Il s’agit aussi de la faible capacité des petits et moyens agriculteurs à s’organiser pour écouler, dans de bonnes conditions, leurs produits. À cela s’ajoute une digitalisation encore très faible des processus de commercialisation et de valorisation des produits agricoles qui ne facilite pas l’accès direct et fluide des petits et moyens agriculteurs aux différents marchés et débouchés.
Le CESE soulève également une intermédiation excessive et peu contrôlée qui favorise la spéculation et la multiplication des intervenants, pénalise le producteur, impacte la qualité des produits en rallongeant les circuits de distribution et partant, renchérit le prix de vente final au consommateur. Le prix d’un produit peut, parfois, tripler ou quadrupler avant d’arriver au consommateur.
Limiter la spéculation
À la lumière des différents constats et analyses établis par le Conseil dans ses différents avis, il est proposé de prendre un ensemble de mesures permettant d’organiser les circuits de commercialisation des produits agricoles et de limiter la spéculation des intermédiaires, ainsi que d’accélérer la réforme des marchés de gros en adoptant un dispositif ouvert à la concurrence et conditionné par le respect d’un cahier de charges et en mettant en place une réglementation qui clarifie le fonctionnement interne des marchés, les modalités d’éligibilité des intervenants, et le nouveau système de redevances.
Le CESE préconise de développer les circuits courts de commercialisation à caractère coopératif
En outre, le CESE préconise de développer les circuits courts de commercialisation à caractère coopératif, promouvoir le commerce de proximité et encourager les petits et moyens agriculteurs à se regrouper dans des coopératives en s’inspirant des approches adoptées par la filière sucrière et la filière laitière et de mettre en place un cadre juridique encadrant les pratiques de stockage des produits agricoles soit à des fins de consommation ou destinés ultérieurement à la culture et permettant de lutter efficacement contre l’entreposage à des fins spéculatives.
Le Conseil recommande aussi d’accélérer la transformation digitale de la commercialisation des produits agricoles, notamment à travers la conception de plateformes digitales permettant aux agriculteurs, d’une part, d’accéder instantanément aux données sur les prix réels afin de mieux négocier avec tous les intervenants de la chaîne de commercialisation, et d’autre part d’écouler directement une partie de leurs produits, ainsi que de mettre en place un cadre réglementaire précis et opposable pour repenser et réguler le rôle et les missions du métier de l’intermédiaire qui explicite ses droits et ses obligations au niveau de la chaîne de commercialisation.

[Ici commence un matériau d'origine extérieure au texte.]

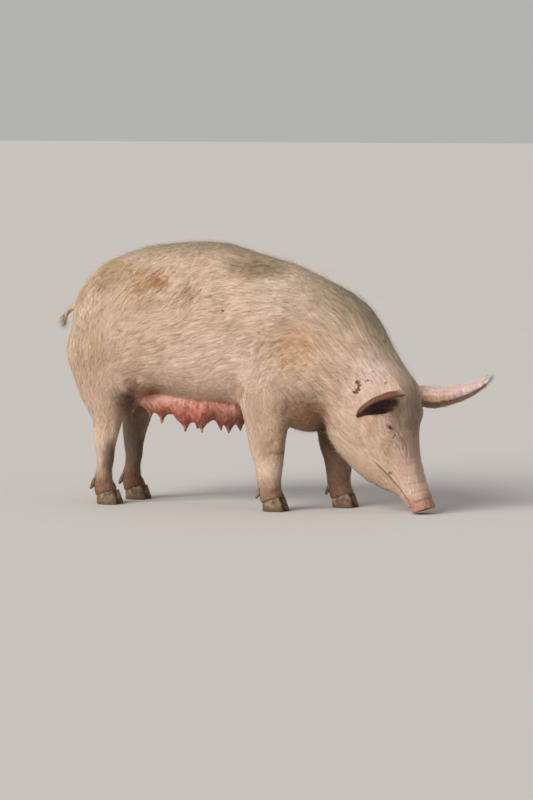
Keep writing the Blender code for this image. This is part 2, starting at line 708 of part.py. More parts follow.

Il est également question d’élargir l’étendue et renforcer la fréquence des opérations relatives au contrôle des prix et au respect de la concurrence pour lutter efficacement contre les pratiques spéculatives dans les différents secteurs concernés par la hausse des prix et de mettre en place un “observatoire des prix et des marges”, qui pourrait être abrité par le Conseil de la concurrence, pour aider à la détection de tout comportement d’accumulation non justifiée des marges de profit au détriment du pouvoir d’achat des citoyens.